2. Caitlin’s Transformation

The idea of Caitlin vacillating between good and evil, on its surface, is an interesting way to play the character. As Barry says in the episode, powers don’t create a binary situation, where you’re either good or evil. The show has had characters straddle that line before – Captain Cold comes to mind – but Caitlin is something else altogether. She’s not good or evil because she’s both, and they’re duking it out inside of her. This could, conceivably, make for an interesting few episodes, but it seems like the show is using her as a walking deus ex machina, with her disposition and abilities changing as the show needs them.

When the show needs a doctor? She’s cured. When it needs a way to reveal Alchemy’s identity? She’s evil.

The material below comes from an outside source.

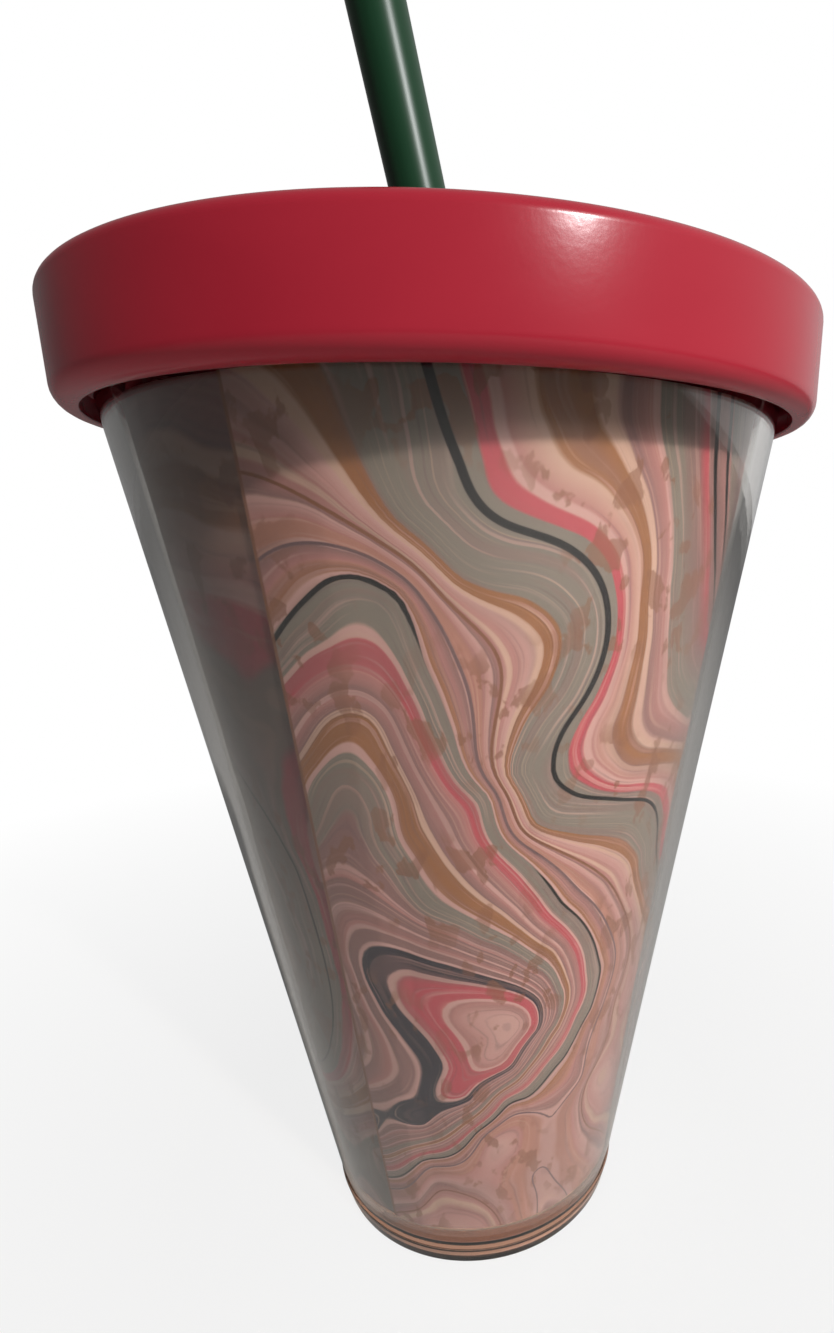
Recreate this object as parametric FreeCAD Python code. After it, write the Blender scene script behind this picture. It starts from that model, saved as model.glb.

Look – I know I’ve been very, very hard on the show this season, but it is because I know what the show can be, and it has had such amazing highs, that these lows seem even more dramatic.

3. HR and Joe

One of the best sequences of the show’s first season was when Joe and Harrison bonded over a glass of whiskey. It was full of tension, mystery, and great acting. Tonight’s stakeout wasn’t that at all, and I’m finding HR’s broadness still a bit distracting, but he had the line of the episode. In so many words, he said that Barry’s true superpower is his unfailing hope. That is about as close to a perfect description of Barry as the show has ever mustered and, perhaps unknowingly, also gave the show a way to make him a Blue Lantern in the future, much like he was in the comics.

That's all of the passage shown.